## Start Dataset extract

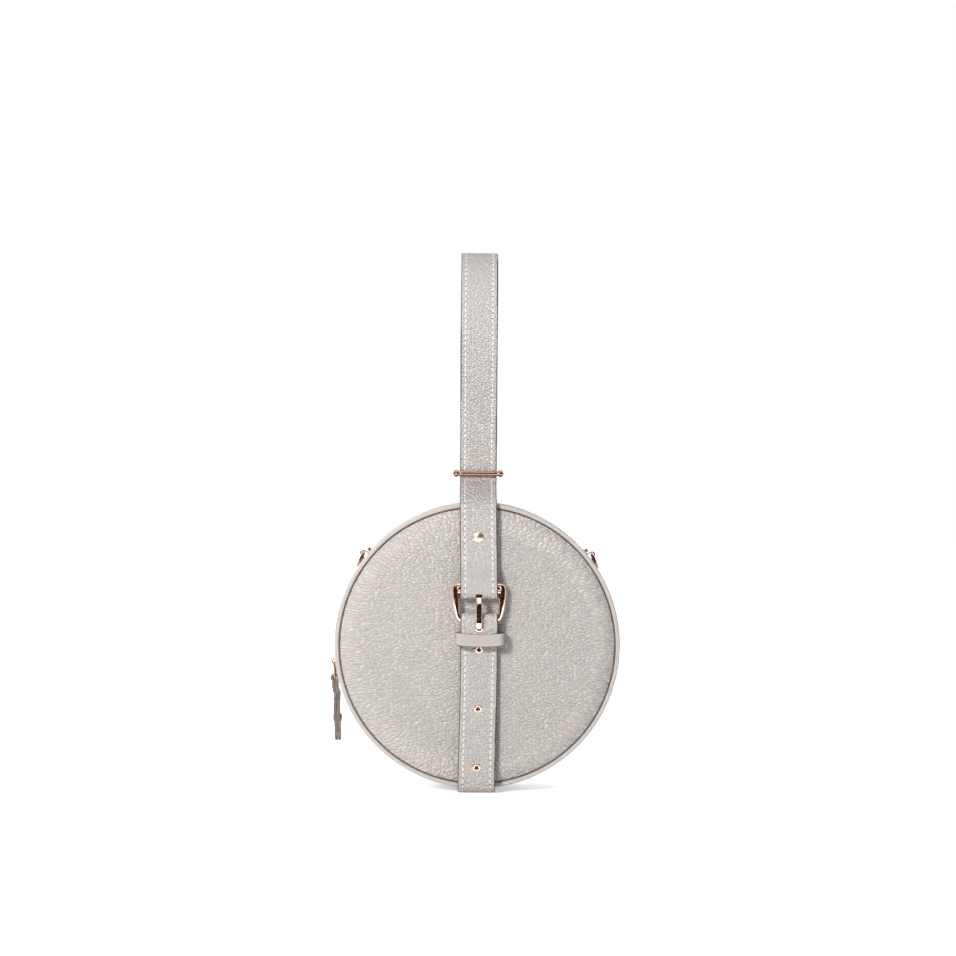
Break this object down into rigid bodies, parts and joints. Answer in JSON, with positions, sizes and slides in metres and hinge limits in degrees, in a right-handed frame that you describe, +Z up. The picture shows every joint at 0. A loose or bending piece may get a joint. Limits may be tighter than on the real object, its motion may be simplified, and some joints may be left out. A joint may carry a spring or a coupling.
{
  "type": "leather handbag",
  "caption": "Round drum-shaped leather handbag with piped panels, a ring zip and one flat strap that buckles in front and rises as a top handle",
  "frame": {"origin": "middle of the strap's underside, where the bag stands", "axes": "+Z up, -Y front, +X to the right seen from the front"},
  "size_m": [0.1951, 0.0751, 0.3643],
  "materials": {
    "pale_leather": "pebbled pale grey-beige leather",
    "dark_edge": "dark painted leather edge",
    "lining": "plain woven lining",
    "zip_tape": "woven zip tape",
    "rose_gold": "polished rose-gold plating"
  },
  "bodies": {
    "bag_body": {"front_panel": "pale_leather", "front_lining": "lining", "front_piping": "pale_leather", "front_welt": "dark_edge", "rear_panel": "pale_leather", "rear_lining": "lining", "rear_piping": "pale_leather", "rear_welt": "dark_edge", "lower_gusset": "pale_leather", "zip_gusset_front": "pale_leather", "zip_gusset_rear": "pale_leather", "gusset_lining": "lining", "zip_tape_front": "zip_tape", "zip_tape_rear": "zip_tape", "zip_teeth_front": "rose_gold", "zip_teeth_rear": "rose_gold", "upper_strap": "pale_leather", "long_strap": "pale_leather", "handle_loop": "rose_gold", "buckle_frame": "rose_gold", "eyelet_1": "rose_gold", "eyelet_2": "rose_gold", "eyelet_3": "rose_gold", "eyelet_4": "rose_gold", "strap_rivet": "rose_gold", "ring_saddle_left": "rose_gold", "ring_saddle_right": "rose_gold", "ring_stud_left_1": "rose_gold", "ring_stud_left_2": "rose_gold", "ring_stud_right_1": "rose_gold", "ring_stud_right_2": "rose_gold"},
    "handle": {"handle_strap": "pale_leather"},
    "slider": {"zip_slider": "rose_gold"},
    "pull": {"pull_link": "rose_gold", "pull_tab": "pale_leather", "pull_rivet": "rose_gold"},
    "prong": {"buckle_prong": "rose_gold"},
    "keeper": {"keeper_loop": "pale_leather"},
    "left_ring": {"ring_left": "rose_gold"},
    "right_ring": {"ring_right": "rose_gold"}
  },
  "joints": [
    {"name": "handle_fold", "type": "hinge", "parent": "bag_body", "child": "handle", "pos_m": [0, 0, 0.2187], "axis": [1, 0, 0], "range_deg": [-80, 80]},
    {"name": "zip_travel", "type": "hinge", "parent": "bag_body", "child": "slider", "pos_m": [0, 0, 0.0986], "axis": [0, 1, 0], "range_deg": [0, 108]},
    {"name": "pull_swing", "type": "hinge", "parent": "slider", "child": "pull", "pos_m": [-0.09724, 0, 0.08493], "axis": [0, 1, 0], "range_deg": [0, 160]},
    {"name": "prong_swing", "type": "hinge", "parent": "bag_body", "child": "prong", "pos_m": [0, -0.0356, 0.1354], "axis": [-1, 0, 0], "range_deg": [0, 18]},
    {"name": "keeper_slide", "type": "slide", "parent": "bag_body", "child": "keeper", "axis": [0, 0, -1], "range_m": [0, 0.05]},
    {"name": "left_ring_swing", "type": "hinge", "parent": "bag_body", "child": "left_ring", "pos_m": [-0.07854, 0.0136, 0.15887], "axis": [0, 1, 0], "range_deg": [0, 195]},
    {"name": "right_ring_swing", "type": "hinge", "parent": "bag_body", "child": "right_ring", "pos_m": [0.07854, 0.0136, 0.15887], "axis": [0, -1, 0], "range_deg": [0, 195]}
  ]
}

## End Dataset extract

Set down the listing in full, keeping every word exactly as it is.

Response to this task:
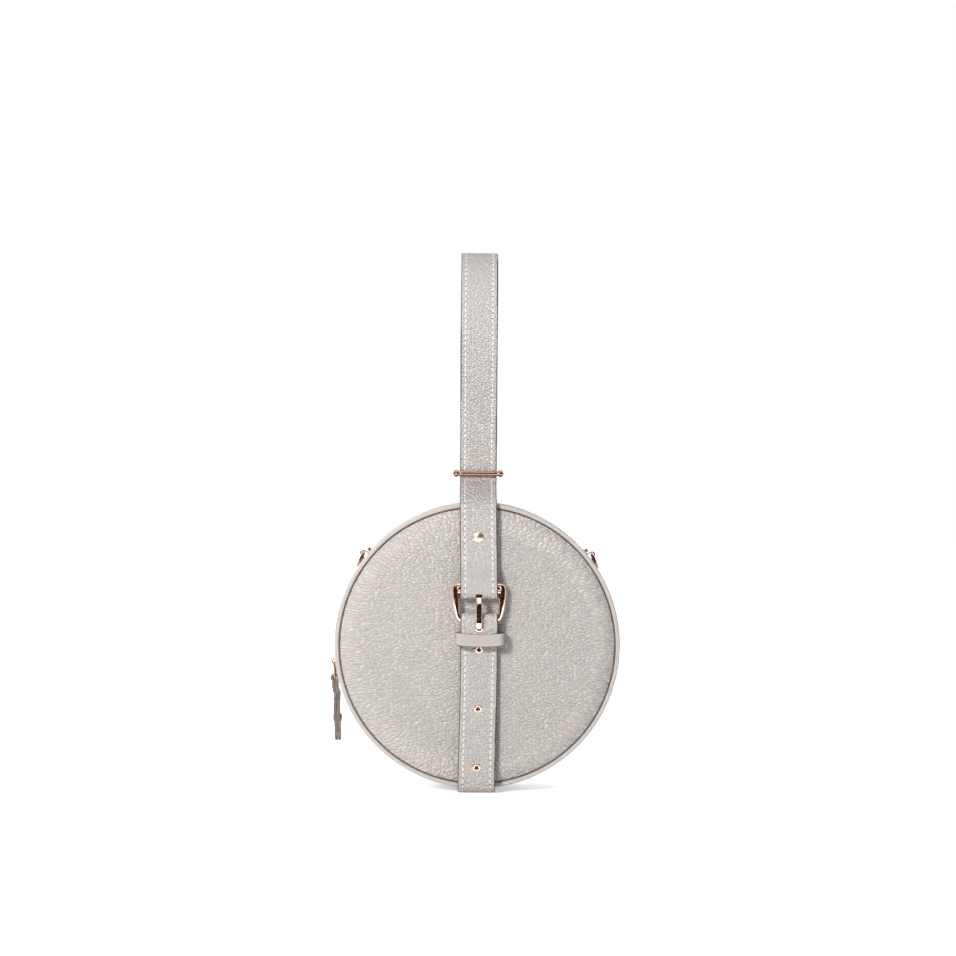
Break this object down into rigid bodies, parts and joints. Answer in JSON, with positions, sizes and slides in metres and hinge limits in degrees, in a right-handed frame that you describe, +Z up. The picture shows every joint at 0. A loose or bending piece may get a joint. Limits may be tighter than on the real object, its motion may be simplified, and some joints may be left out. A joint may carry a spring or a coupling.
{
  "type": "leather handbag",
  "caption": "Round drum-shaped leather handbag with piped panels, a ring zip and one flat strap that buckles in front and rises as a top handle",
  "frame": {"origin": "middle of the strap's underside, where the bag stands", "axes": "+Z up, -Y front, +X to the right seen from the front"},
  "size_m": [0.1951, 0.0751, 0.3643],
  "materials": {
    "pale_leather": "pebbled pale grey-beige leather",
    "dark_edge": "dark painted leather edge",
    "lining": "plain woven lining",
    "zip_tape": "woven zip tape",
    "rose_gold": "polished rose-gold plating"
  },
  "bodies": {
    "bag_body": {"front_panel": "pale_leather", "front_lining": "lining", "front_piping": "pale_leather", "front_welt": "dark_edge", "rear_panel": "pale_leather", "rear_lining": "lining", "rear_piping": "pale_leather", "rear_welt": "dark_edge", "lower_gusset": "pale_leather", "zip_gusset_front": "pale_leather", "zip_gusset_rear": "pale_leather", "gusset_lining": "lining", "zip_tape_front": "zip_tape", "zip_tape_rear": "zip_tape", "zip_teeth_front": "rose_gold", "zip_teeth_rear": "rose_gold", "upper_strap": "pale_leather", "long_strap": "pale_leather", "handle_loop": "rose_gold", "buckle_frame": "rose_gold", "eyelet_1": "rose_gold", "eyelet_2": "rose_gold", "eyelet_3": "rose_gold", "eyelet_4": "rose_gold", "strap_rivet": "rose_gold", "ring_saddle_left": "rose_gold", "ring_saddle_right": "rose_gold", "ring_stud_left_1": "rose_gold", "ring_stud_left_2": "rose_gold", "ring_stud_right_1": "rose_gold", "ring_stud_right_2": "rose_gold"},
    "handle": {"handle_strap": "pale_leather"},
    "slider": {"zip_slider": "rose_gold"},
    "pull": {"pull_link": "rose_gold", "pull_tab": "pale_leather", "pull_rivet": "rose_gold"},
    "prong": {"buckle_prong": "rose_gold"},
    "keeper": {"keeper_loop": "pale_leather"},
    "left_ring": {"ring_left": "rose_gold"},
    "right_ring": {"ring_right": "rose_gold"}
  },
  "joints": [
    {"name": "handle_fold", "type": "hinge", "parent": "bag_body", "child": "handle", "pos_m": [0, 0, 0.2187], "axis": [1, 0, 0], "range_deg": [-80, 80]},
    {"name": "zip_travel", "type": "hinge", "parent": "bag_body", "child": "slider", "pos_m": [0, 0, 0.0986], "axis": [0, 1, 0], "range_deg": [0, 108]},
    {"name": "pull_swing", "type": "hinge", "parent": "slider", "child": "pull", "pos_m": [-0.09724, 0, 0.08493], "axis": [0, 1, 0], "range_deg": [0, 160]},
    {"name": "prong_swing", "type": "hinge", "parent": "bag_body", "child": "prong", "pos_m": [0, -0.0356, 0.1354], "axis": [-1, 0, 0], "range_deg": [0, 18]},
    {"name": "keeper_slide", "type": "slide", "parent": "bag_body", "child": "keeper", "axis": [0, 0, -1], "range_m": [0, 0.05]},
    {"name": "left_ring_swing", "type": "hinge", "parent": "bag_body", "child": "left_ring", "pos_m": [-0.07854, 0.0136, 0.15887], "axis": [0, 1, 0], "range_deg": [0, 195]},
    {"name": "right_ring_swing", "type": "hinge", "parent": "bag_body", "child": "right_ring", "pos_m": [0.07854, 0.0136, 0.15887], "axis": [0, -1, 0], "range_deg": [0, 195]}
  ]
}